Voltando ao caso da Ataíja de Cima:
10 mortos em 1832, a maioria deles em
razão de um surto de tifo e,
18 mortos em 1833, a maioria deles por
efeito da epidemia de cólera-morbo que assolou o país.
28 mortos em 2 anos, numa aldeia onde a
média, durante todo o Século XIX, foi de 3 mortos por ano, equivale, grosso
modo, ao numero de mortes que havia de ter lugar em nove ou dez anos.
É difícil imaginar a dimensão da
tragédia, tanto mais que não dispomos, ainda, de estimativas seguras sobre a
população que a aldeia teria naquele tempo mas, fazendo um paralelo com o
Portugal actual onde, em 2012, houve cerca de 108.000 falecimentos, é como se de repente e em dois anos consecutivos morressem 346.000 e 648.000, praticamente,
um milhão de pessoas. Ou seja, 10% da população (no caso da Ataíja de 1832 terá
sido, deste ponto de vista, pior: talvez, cerca de 15% da população).
Conseguem imaginar a dimensão da tragédia?
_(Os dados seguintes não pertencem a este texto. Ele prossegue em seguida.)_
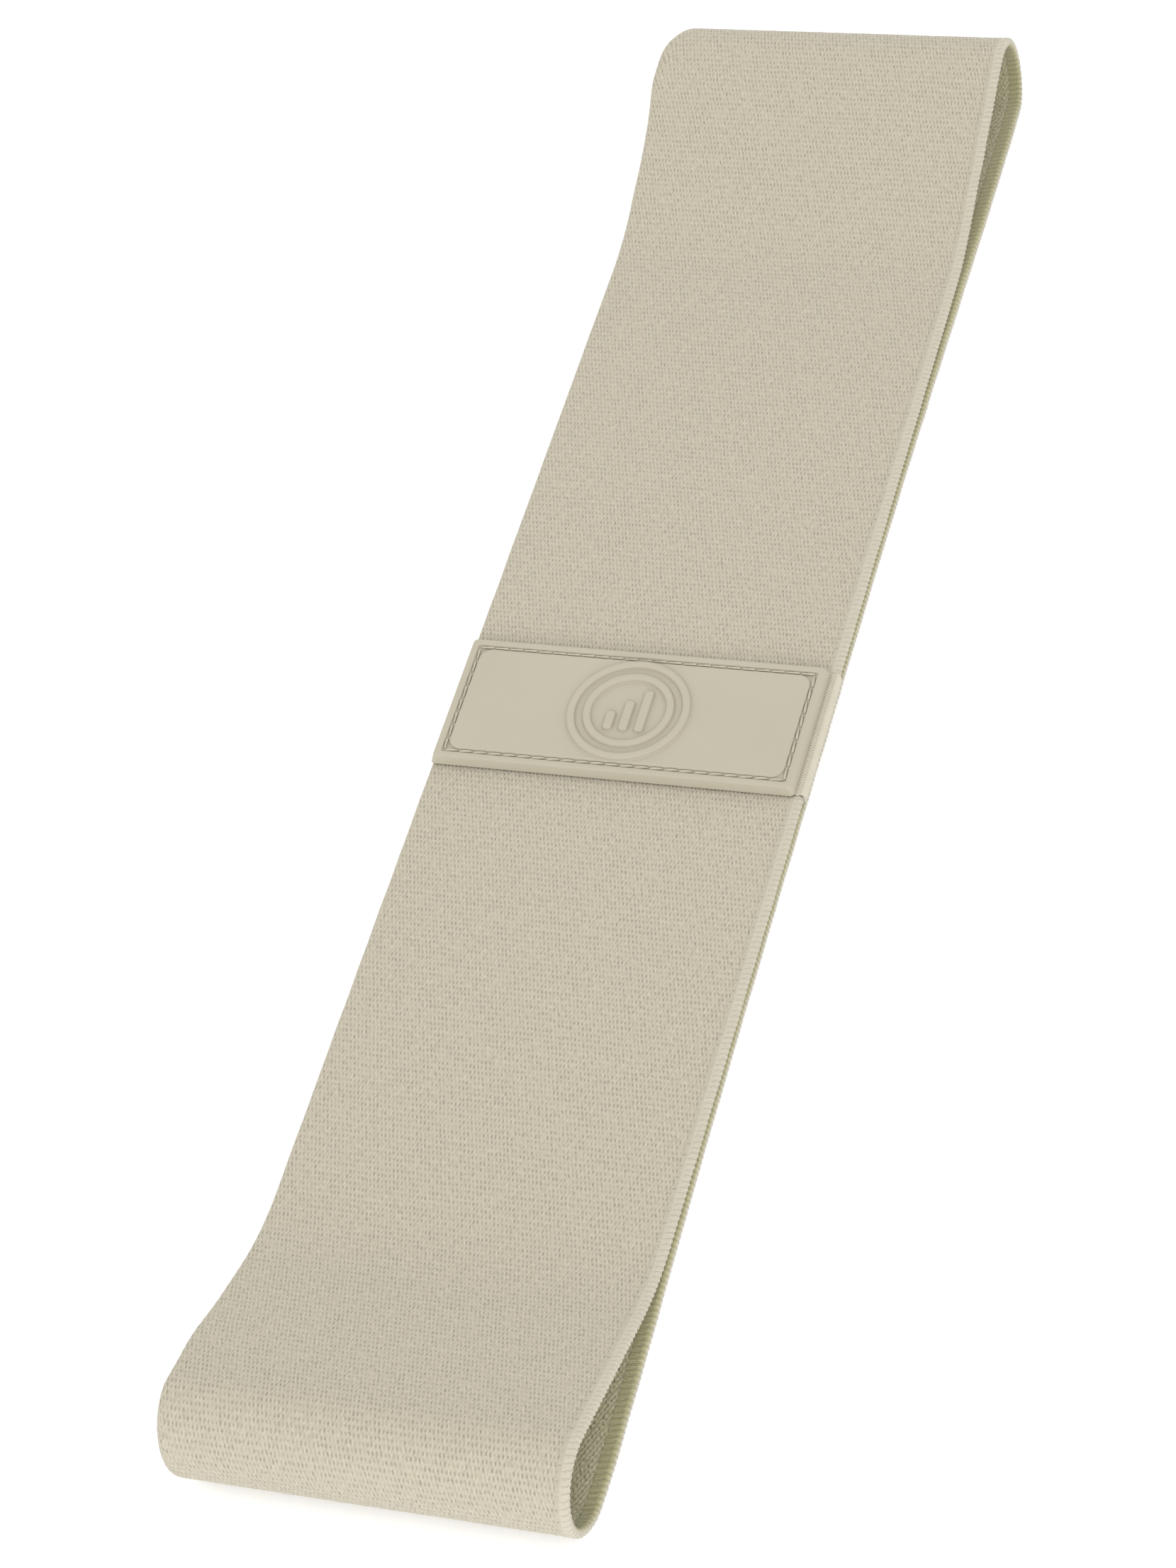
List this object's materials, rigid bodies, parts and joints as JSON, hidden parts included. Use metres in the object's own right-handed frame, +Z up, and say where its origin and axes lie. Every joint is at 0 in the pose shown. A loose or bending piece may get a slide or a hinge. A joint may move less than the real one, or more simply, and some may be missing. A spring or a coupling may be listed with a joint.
{
  "type": "fabric loop resistance band",
  "caption": "Wide woven elastic loop worn round the hips or thighs for resistance exercise, lying flat with open ends and a stitched soft-rubber patch over its joint.",
  "frame": {"origin": "on the ground under the middle of the loop, which lies on its back run", "axes": "+X along the loop towards the far end, +Y across the webbing, +Z up, out of the patch"},
  "size_m": [0.386, 0.0804, 0.0212],
  "materials": {
    "webbing": "matt knitted and woven yarn",
    "webbing_inside": "matt pebbled yarn",
    "selvedge": "matt ribbed yarn",
    "core_rubber": "matt natural latex",
    "patch_rubber": "satin moulded soft rubber",
    "tape": "fine woven tape",
    "thread": "twisted sewing thread"
  },
  "bodies": {
    "back_middle": {"outer_cloth_back_middle": "webbing", "inner_cloth_back_middle": "webbing_inside", "rubber_threads_back_middle": "core_rubber", "selvedges_back_middle": "selvedge"},
    "far_back_arm": {"outer_cloth_far_back_arm": "webbing", "inner_cloth_far_back_arm": "webbing_inside", "rubber_threads_far_back_arm": "core_rubber", "selvedges_far_back_arm": "selvedge"},
    "far_back_tip": {"outer_cloth_far_back_tip": "webbing", "inner_cloth_far_back_tip": "webbing_inside", "rubber_threads_far_back_tip": "core_rubber", "selvedges_far_back_tip": "selvedge"},
    "far_front_tip": {"outer_cloth_far_front_tip": "webbing", "inner_cloth_far_front_tip": "webbing_inside", "rubber_threads_far_front_tip": "core_rubber", "selvedges_far_front_tip": "selvedge"},
    "far_front_arm": {"outer_cloth_far_front_arm": "webbing", "inner_cloth_far_front_arm": "webbing_inside", "rubber_threads_far_front_arm": "core_rubber", "selvedges_far_front_arm": "selvedge"},
    "near_back_arm": {"outer_cloth_near_back_arm": "webbing", "inner_cloth_near_back_arm": "webbing_inside", "rubber_threads_near_back_arm": "core_rubber", "selvedges_near_back_arm": "selvedge"},
    "near_back_tip": {"outer_cloth_near_back_tip": "webbing", "inner_cloth_near_back_tip": "webbing_inside", "rubber_threads_near_back_tip": "core_rubber", "selvedges_near_back_tip": "selvedge"},
    "near_front_tip": {"outer_cloth_near_front_tip": "webbing", "inner_cloth_near_front_tip": "webbing_inside", "rubber_threads_near_front_tip": "core_rubber", "selvedges_near_front_tip": "selvedge"},
    "near_front_arm": {"outer_cloth_near_front_arm": "webbing", "inner_cloth_near_front_arm": "webbing_inside", "rubber_threads_near_front_arm": "core_rubber", "selvedges_near_front_arm": "selvedge"},
    "front_middle": {"outer_cloth_far_end": "webbing", "inner_cloth_far_end": "webbing_inside", "rubber_threads_far_end": "core_rubber", "selvedges_far_end": "selvedge", "outer_cloth_near_end": "webbing", "inner_cloth_near_end": "webbing_inside", "rubber_threads_near_end": "core_rubber", "selvedges_near_end": "selvedge", "joint_tape": "tape", "lacing_thread": "thread", "patch": "patch_rubber", "patch_bobbin_thread": "thread", "patch_needle_thread": "thread", "tape_thread": "thread"}
  },
  "joints": [
    {"name": "far_loop_open", "type": "hinge", "parent": "back_middle", "child": "far_back_arm", "pos_m": [0.021, 0, 0.0009], "axis": [0, -1, 0], "range_deg": [0, 40], "stiffness_Nm_per_rad": 0.03, "deforming": ["outer_cloth_far_back_arm", "inner_cloth_far_back_arm", "rubber_threads_far_back_arm", "selvedges_far_back_arm"]},
    {"name": "far_back_stretch", "type": "slide", "parent": "far_back_arm", "child": "far_back_tip", "axis": [1, 0, 0], "range_m": [0, 0.075], "stiffness_N_per_m": 400, "deforming": ["outer_cloth_far_back_tip", "inner_cloth_far_back_tip", "rubber_threads_far_back_tip", "selvedges_far_back_tip"]},
    {"name": "far_end_bend", "type": "hinge", "parent": "far_back_tip", "child": "far_front_tip", "pos_m": [0.188, 0, 0.0022], "axis": [0, 1, 0], "range_deg": [0, 80], "stiffness_Nm_per_rad": 0.03, "deforming": ["outer_cloth_far_front_tip", "inner_cloth_far_front_tip", "rubber_threads_far_front_tip", "selvedges_far_front_tip"]},
    {"name": "far_front_stretch", "type": "slide", "parent": "far_front_tip", "child": "far_front_arm", "axis": [-1, 0, 0], "range_m": [0, 0.075], "stiffness_N_per_m": 400, "deforming": ["outer_cloth_far_front_arm", "inner_cloth_far_front_arm", "rubber_threads_far_front_arm", "selvedges_far_front_arm"]},
    {"name": "patch_level", "type": "hinge", "parent": "far_front_arm", "child": "front_middle", "pos_m": [0.021, 0, 0.0035], "axis": [0, -1, 0], "range_deg": [0, 40], "stiffness_Nm_per_rad": 0.03},
    {"name": "near_loop_open", "type": "hinge", "parent": "back_middle", "child": "near_back_arm", "pos_m": [-0.021, 0, 0.0009], "axis": [0, 1, 0], "range_deg": [0, 40], "stiffness_Nm_per_rad": 0.03, "deforming": ["outer_cloth_near_back_arm", "inner_cloth_near_back_arm", "rubber_threads_near_back_arm", "selvedges_near_back_arm"]},
    {"name": "near_back_stretch", "type": "slide", "parent": "near_back_arm", "child": "near_back_tip", "axis": [-1, 0, 0], "range_m": [0, 0.075], "stiffness_N_per_m": 400, "deforming": ["outer_cloth_near_back_tip", "inner_cloth_near_back_tip", "rubber_threads_near_back_tip", "selvedges_near_back_tip"]},
    {"name": "near_end_bend", "type": "hinge", "parent": "near_back_tip", "child": "near_front_tip", "pos_m": [-0.188, 0, 0.0022], "axis": [0, -1, 0], "range_deg": [0, 80], "stiffness_Nm_per_rad": 0.03, "deforming": ["outer_cloth_near_front_tip", "inner_cloth_near_front_tip", "rubber_threads_near_front_tip", "selvedges_near_front_tip"]},
    {"name": "near_front_stretch", "type": "slide", "parent": "near_front_tip", "child": "near_front_arm", "axis": [1, 0, 0], "range_m": [0, 0.075], "stiffness_N_per_m": 400, "deforming": ["outer_cloth_near_front_arm", "inner_cloth_near_front_arm", "rubber_threads_near_front_arm", "selvedges_near_front_arm"]}
  ],
  "couplings": [
    {"joint": "near_loop_open", "follows": "far_loop_open", "ratio": 1},
    {"joint": "far_end_bend", "follows": "far_loop_open", "ratio": 2},
    {"joint": "near_end_bend", "follows": "far_loop_open", "ratio": 2},
    {"joint": "patch_level", "follows": "far_loop_open", "ratio": 1},
    {"joint": "near_back_stretch", "follows": "far_back_stretch", "ratio": 1},
    {"joint": "far_front_stretch", "follows": "far_back_stretch", "ratio": 1},
    {"joint": "near_front_stretch", "follows": "far_back_stretch", "ratio": 1}
  ]
}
O presente texto é, no que se refere à descrição e história da doença, subsidiário de:
“Tifo epidémico em Portugal: um contributo para o seu conhecimento histórico e epidemiológico”, artigo de J. A. David de Morais, publicado In Medicina Interna, Revista da Sociedade Portuguesa de Medicina Interna, VOL.15 | Nº 3 | JUL/SET 2008
[i] Em 1810-1813, um outro surto de tifo tinha percorrido todas
as localidades mais importantes do país, provocando um tal número de mortes que
há quem sustente que mais vítimas fez o tifo do que as tropas francesas.
[ii] Veja, por ex.: http://www.invivo.fiocruz.br/cgi/cgilua.exe/sys/start.htm?infoid=758&sid=8
(consultado em linha em 19-12-2013)
[iii] Vector,
em medicina, é o artrópode que transmite o germe de uma doença (bactéria,
vírus, ou protozoário) de um indíviduo doente a um indivíduo são. (in Dicionário Priberam da
Língua Portuguesa [em linha], consultado em 14-12-2013).
[iv] Especialistas contam um total de dezassete surtos de
tifo, em Portugal, durante o Séc. XIX.